Am Ende, so viel steht fest, werden die Grünen als Punktsieger der Wahl entscheiden, wer künftig die Staatskanzlei führt. Mona Neubaur findet sich in der Rolle der Königsmacherin von Düsseldorf wieder und wird schon als künftige Vize-Ministerpräsidentin gehandelt. Im künftigen Kabinett wird sie – nach dem Vorbild Robert Habecks im Bund – ein Superministerium für Wirtschaft und Klima beanspruchen. Basis dafür ist das mit Abstand beste Ergebnis, das die Grünen im Industrieland NRW je erzielt haben. Im Wahlkampf hatte Neubaur deutlich gemacht, dass ihr ein Zweierbündnis – also Rot-Grün oder Schwarz-Grün – lieber ist als eine Dreierkonstellation. Eine klare Präferenz vermied sie allerdings.

Für die FDP kam es am Ende viel schlimmer als erwartet. Die Liberalen mussten sogar lange um den Wiedereinzug in den Landtag zittern. Von den Wählerinnen und Wählern wurden sie insbesondere für ihre Schulpolitik abgestraft, ganz ähnlich wie die Grünen, die vor der Wahl 2017 die Schulministerin gestellt hatten.

Schwarz-Gelb hat klar eine erneute Mehrheit verfehlt. Der erste Auftrag zu Sondierungen geht eindeutig an den Wahlsieger Wüst – und zwar mit der Wahlsiegerin Neubaur. Doch so einfach werden ihre beiden Parteien nicht zusammenkommen. Wüst wird den Grünen eine goldene Brücke bauen müssen und dafür eigene Widerstände übers Geländer werfen müssen, etwa beim Bau neuer Windkraftanlagen, der Solardachpflicht und dem von den Grünen geforderten Stopp beim Flächenverbrauch.

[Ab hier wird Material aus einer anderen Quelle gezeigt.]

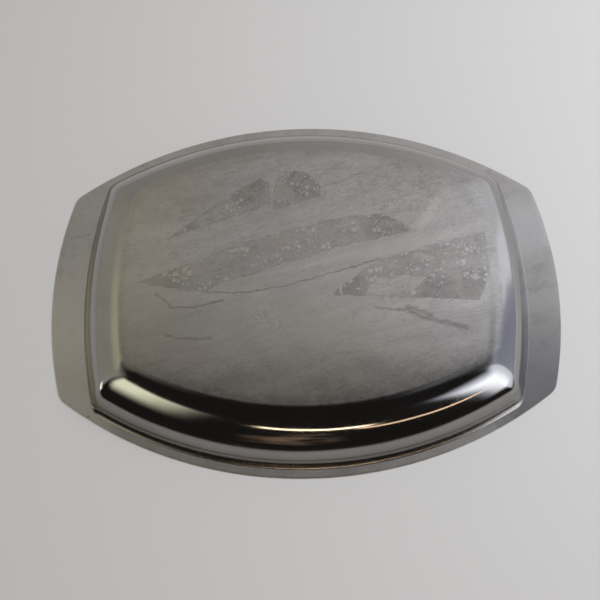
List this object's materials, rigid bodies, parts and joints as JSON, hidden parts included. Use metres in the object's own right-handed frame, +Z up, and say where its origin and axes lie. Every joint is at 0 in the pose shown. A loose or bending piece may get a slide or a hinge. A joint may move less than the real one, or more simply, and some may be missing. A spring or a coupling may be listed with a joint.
{
  "type": "serving tray",
  "caption": "Barrel-shaped serving tray pressed from steel sheet, with a rounded pan and wide flat end flanges to hold it by.",
  "frame": {"origin": "centre of the plane that the flange's upper side lies on when the tray is turned over", "axes": "+X from handle to handle, +Y across, +Z up with the tray turned over: the base is on top and the well opens towards -Z. In use the tray is turned by 180 degrees about X."},
  "size_m": [0.4198, 0.318, 0.031],
  "materials": {
    "stainless_steel": "worn satin on the flange and base, bright on the bends, with dried residue on the base"
  },
  "bodies": {
    "root": {"serving_tray": "stainless_steel"}
  },
  "joints": []
}
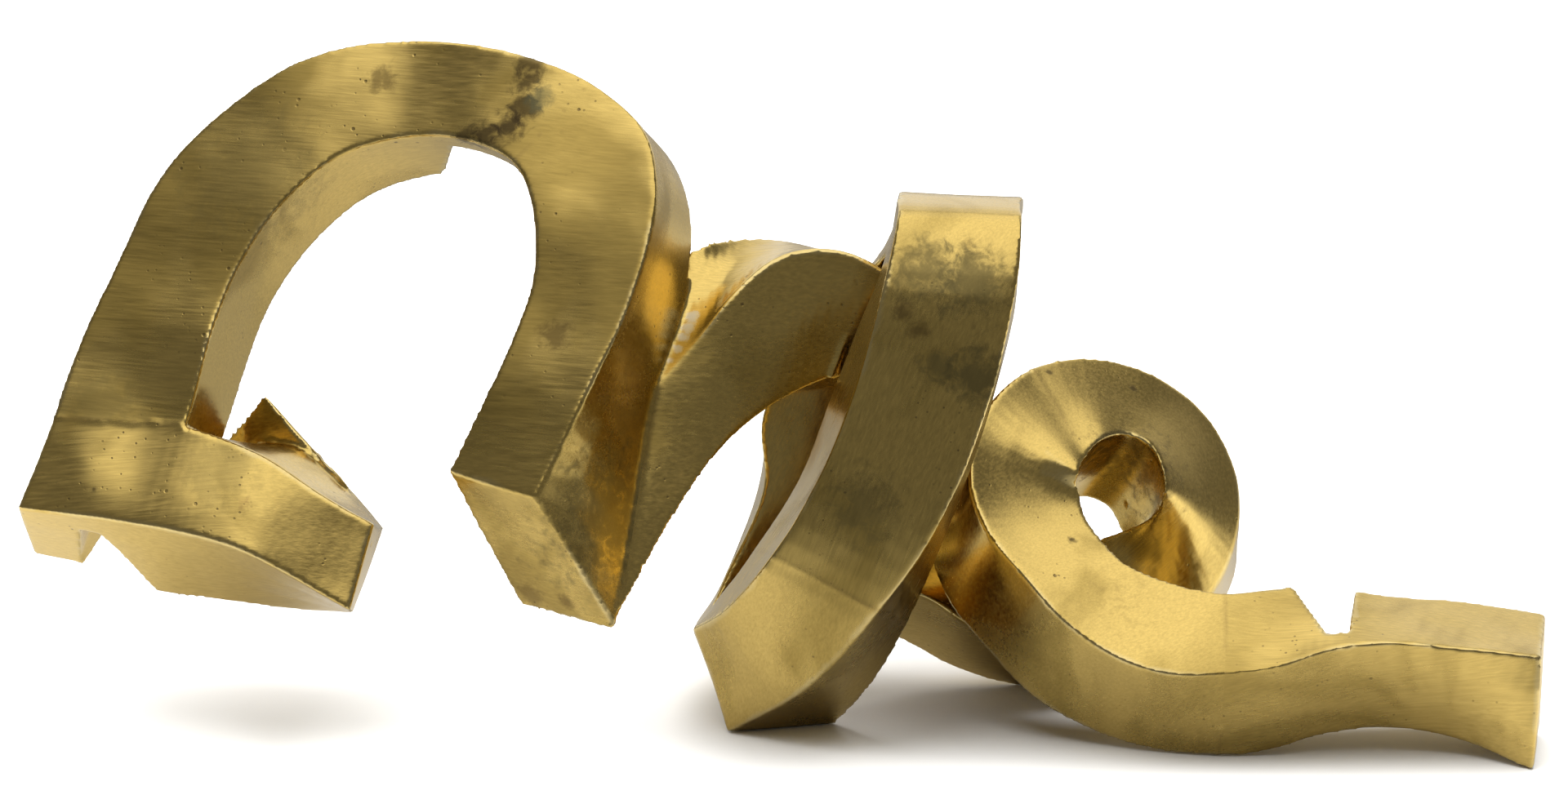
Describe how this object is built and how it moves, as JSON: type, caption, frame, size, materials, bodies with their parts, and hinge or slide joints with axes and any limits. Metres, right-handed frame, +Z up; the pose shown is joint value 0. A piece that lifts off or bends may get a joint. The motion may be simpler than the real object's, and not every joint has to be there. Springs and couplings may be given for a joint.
{
  "type": "metal ring disentanglement puzzle",
  "caption": "Thick square cast brass bar shaped as a hook, a tall arch, a lower arch, a coil and a wavy tail, threaded through a closed elongated ring that stands on its ground foot.",
  "frame": {"origin": "middle of the bottom of the whole object's box, on the floor", "axes": "+X along the bar from the hook to the sawn tail, +Y towards the back, +Z up"},
  "size_m": [0.3714, 0.1116, 0.1625],
  "materials": {
    "bar_brass": "brushed and part polished cast brass with an olive patina",
    "hook_brass": "polished cast brass with an olive patina",
    "tail_brass": "brushed cast brass with a rough sawn end",
    "ring_brass": "brushed cast brass with worn bright edges"
  },
  "bodies": {
    "bar": {"hook_front_arm": "hook_brass", "hook_rear_arm": "hook_brass", "arch_rising_leg": "bar_brass", "arch_drop_leg": "bar_brass", "second_arch": "bar_brass", "descending_bar": "bar_brass", "back_sweep": "bar_brass", "coil": "bar_brass", "front_sweep": "bar_brass", "tail": "tail_brass"},
    "ring": {"ring_back_leg": "ring_brass", "ring_front_blade": "ring_brass", "ring_foot": "ring_brass"}
  },
  "joints": [
    {"name": "ring_turn", "type": "hinge", "parent": "bar", "child": "ring", "pos_m": [0.024, 0.006, 0.096], "axis": [0, 0, 1], "range_deg": [-11, 3]}
  ]
}
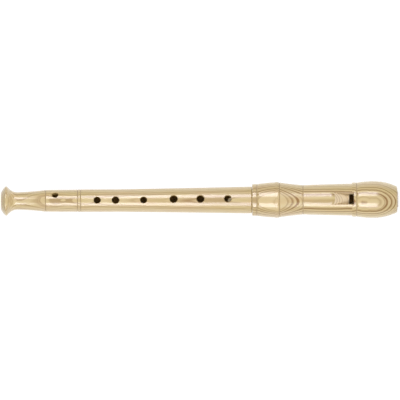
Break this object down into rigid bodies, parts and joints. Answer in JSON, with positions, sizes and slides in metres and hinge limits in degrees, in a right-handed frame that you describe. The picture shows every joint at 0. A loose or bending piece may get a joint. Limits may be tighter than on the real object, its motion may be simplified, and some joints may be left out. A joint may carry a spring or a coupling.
{
  "type": "soprano recorder",
  "caption": "Wooden soprano recorder with a turned body, finger and thumb holes, a head with window and beak, a corked tenon and a windway block.",
  "frame": {"origin": "on the axis of the bore, at the end of the foot", "axes": "+X along the bore from the foot to the beak, +Z out of the finger holes and the window, +Y to the side that the little finger's hole leans to"},
  "size_m": [0.3235, 0.03, 0.0298],
  "materials": {
    "lacquered_wood": "satin lacquer over a pale straw wood with clear growth rings",
    "cedar": "bare red cedar",
    "cork": "bare cork"
  },
  "bodies": {
    "body": {"body_joint": "lacquered_wood"},
    "cork": {"tenon_cork": "cork"},
    "head": {"head_joint": "lacquered_wood"},
    "block": {"windway_block": "cedar"}
  },
  "joints": [
    {"name": "head_turn", "type": "hinge", "parent": "body", "child": "cork", "pos_m": [0.215, 0, 0], "axis": [1, 0, 0], "continuous": true},
    {"name": "head_pull", "type": "slide", "parent": "cork", "child": "head", "axis": [1, 0, 0], "range_m": [0, 0.026]},
    {"name": "block_slide", "type": "slide", "parent": "head", "child": "block", "axis": [1, 0, 0], "range_m": [0, 0.042]}
  ]
}
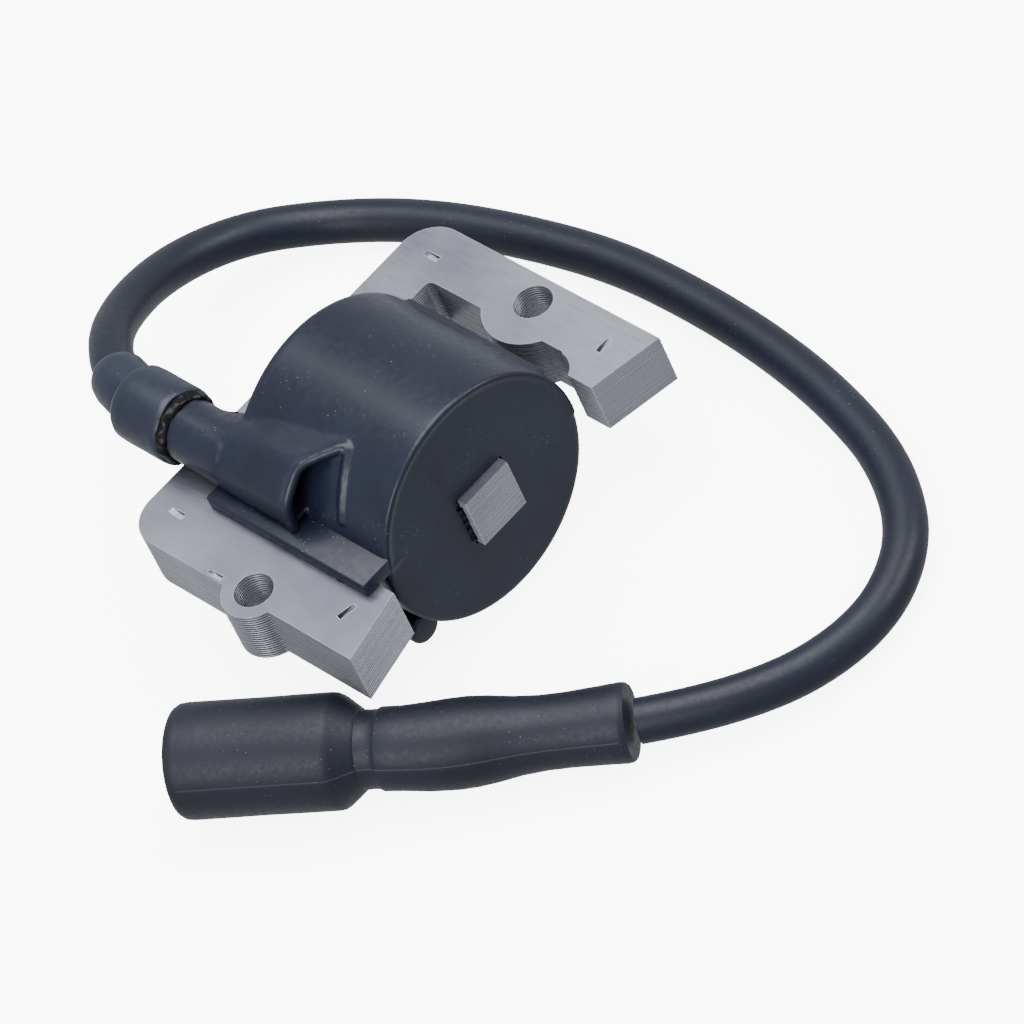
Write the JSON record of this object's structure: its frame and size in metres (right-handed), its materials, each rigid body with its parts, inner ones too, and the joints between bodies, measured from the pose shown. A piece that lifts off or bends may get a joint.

Schwarz-Grün: ein mögliches Erfolgsmodell

Für das Land wäre Schwarz-Grün eine neue, unverbrauchte Option, möglicherweise ein Erfolgsmodell. Basis könnte das Bekenntnis beider Parteien zum Kohle-Ausstieg 2030 sein. Auch bei anderen Themen wie Schule und Bildung, Gesundheit und Sicherheit, ÖPNV und Bürokratieabbau gibt es Schnittmengen. Scheitern könnten die Verhandlungen, wenn die Grünen den Bogen überspannen und die CDU an den Rand der Selbstverleugnung treiben.

Hinzu kommt, dass in NRW die Positionen von SPD und Grünen einerseits und CDU und FDP andererseits weiter auseinanderliegen als in anderen Ländern und im Bund. An der traditionell eher linken Grünen-Basis gibt es laut Umfragen bislang eine klare Präferenz für Rot-Grün.Kein Zweifel: Diese Option wäre die Herzenskoalition von Kutschaty wie auch von Neubaur. Es wäre nun aber vermessen, wenn die SPD – wie es ihr Generalsekretär Kevin Kühnert am Wahlabend tat – aus ihrem Ergebnis einen Verhandlungsauftrag abzuleiten versuchte.

Gelingt Wüst ein schwarz-grünes Bündnis in NRW, zählt er endgültig zu den Hoffnungsträgern der Union. Bei der Auswahl des nächsten Kanzlerkandidaten der CDU/CSU wäre Wüst in aussichtsreicher Position. Für Kutschaty hingegen ist die Wahl eine große Enttäuschung. Sie ist auch ein Rückschlag für den SPD-Kanzler Olaf Scholz. Dessen Kurs im Ukraine-Krieg hat seiner Partei in NRW keinen Rückenwind gebracht.